一方面,人們已有足夠的心理承受力去回顧這場突如其來的災難,電影得以用最為逼真的紀實片手法,去呈現所有觸目驚心的畫面;另一方面,針對災難發生的根源問題,人們已可以用更理性和冷靜的態度去判斷、思考,即便是在最悲傷的時刻也不會慌亂無措。正因為此,影片《恐襲波士頓》變得完全不同於其他的浮誇災難片,也與娛樂性劃清界限——與《全球風暴》之類的奇觀片迥異,這部電影不是一部為展現災難而拍攝的電影,每一個鏡頭都經過深思熟慮,除了以假亂真的爆炸場面外,美國當局追查兇手的過程,以及整個美國社會被徹底攪動起來的掙扎感和焦慮感,才是影片最大的吸引力所在。

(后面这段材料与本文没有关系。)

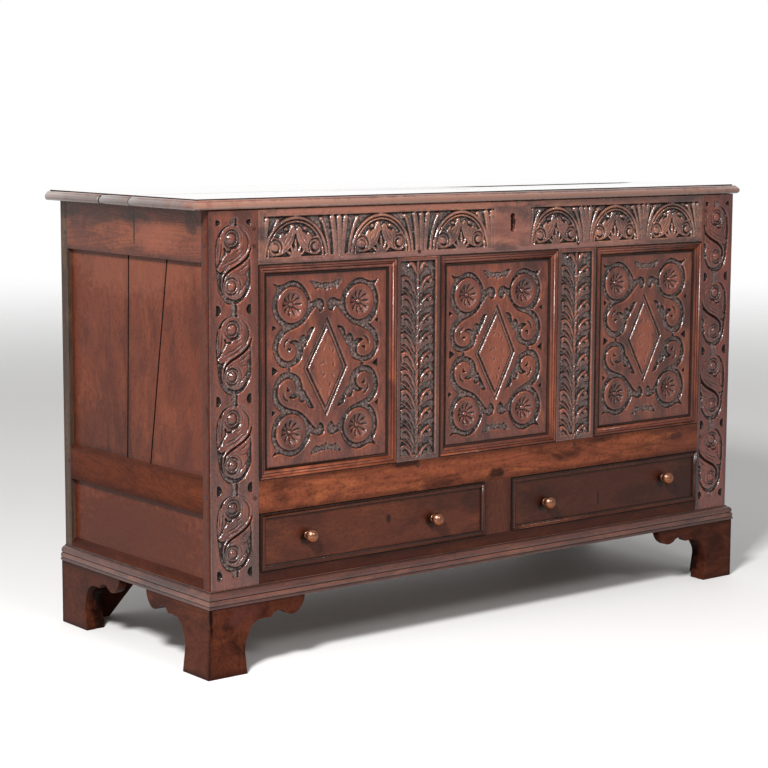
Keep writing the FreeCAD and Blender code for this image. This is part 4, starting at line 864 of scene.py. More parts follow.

導演彼得-博格採用了時間軸加字幕的方法來推動故事,但《恐襲波士頓》的壓迫感卻是在看似不慌不忙的敘事碎片中逐漸蘊蓄起來的,最終彙集成一記重拳。影片從幾個波士頓平民的生活畫面切入,一個疲憊的警察,一對幸福的戀人,一個帶著幼童的父親,一個擁有美貌妻子的穆斯林男人,他們彼此交織,在波士頓馬拉松賽的終點線上被瞬間黏合在了一起。顯然,導演是想用災難前後幾組人物的命運反差來突出悲劇感,但更重要的是,每一個牽扯其中的受害者,都和跌宕起伏的調查過程產生了密切聯繫——你會為包括恐怖分子在內每一個人感到揪心。這看起來是導演刻意強化的戲劇效果,但實際上卻是真實的力量使然。

《恐襲波士頓》將真實場景與拍攝場景進行精確地混編,在視聽層面上製造了一種非常特殊的視聽效果,更具可看性的是,影片不僅展示了血色瀰漫的死亡和被害者的慘劇,還突出了兩大勢力的瘋狂角力——美國當局和恐怖組織展開了激烈周旋,在這個過程中,你一方面可以看到911以來美國反恐偵察手段的變化、面對公眾輿論的謹慎,以及極具魄力的打擊手段;另一方面也可以聽到「不同的聲音」,恐怖分子在劫持亞裔男青年時所說的關於911的言論,也顯現出編劇對當下美國社會焦慮症的深層次思考。

如同噩夢一般的爆炸事件後,公眾力量的凝聚和幾組人物的情感細節,逐漸成為影片的另一主角。雖然馬克-沃爾伯格扮演的男主角總會不可思議地出現在各個角落,但當影片進入到後半部分時,卻漸漸產生了一種「我們都是波士頓人」的精神力量,而不是一個神話般的英雄撐起全局,沃爾伯格憔悴的面容、疲憊的身軀,尤其加劇了這種真實。男主角串聯起的人物,最終也都呈現出了完整的命運走向,令人印象非常深刻——這裡有被截肢的年輕女孩的父親,也有聖戰分子的可悲寡婦,而男主角與妻子之間的相互安慰也讓人為之動容。

撕開災難傷口的《恐襲波士頓》,毫無爭議地在北美獲得了盛讚,很大一部分原因,是該片並未來刻意強化災難,或是習慣性地在傷口上撒鹽,而是用極為客觀的口吻,講透了災難之所以成為災難、災難之所以可以成為「刀柄」的內在原因。波士頓不相信哭泣,這是每一個美國人,乃至全世界的觀眾都可以從這部影片中真正感受到的東西。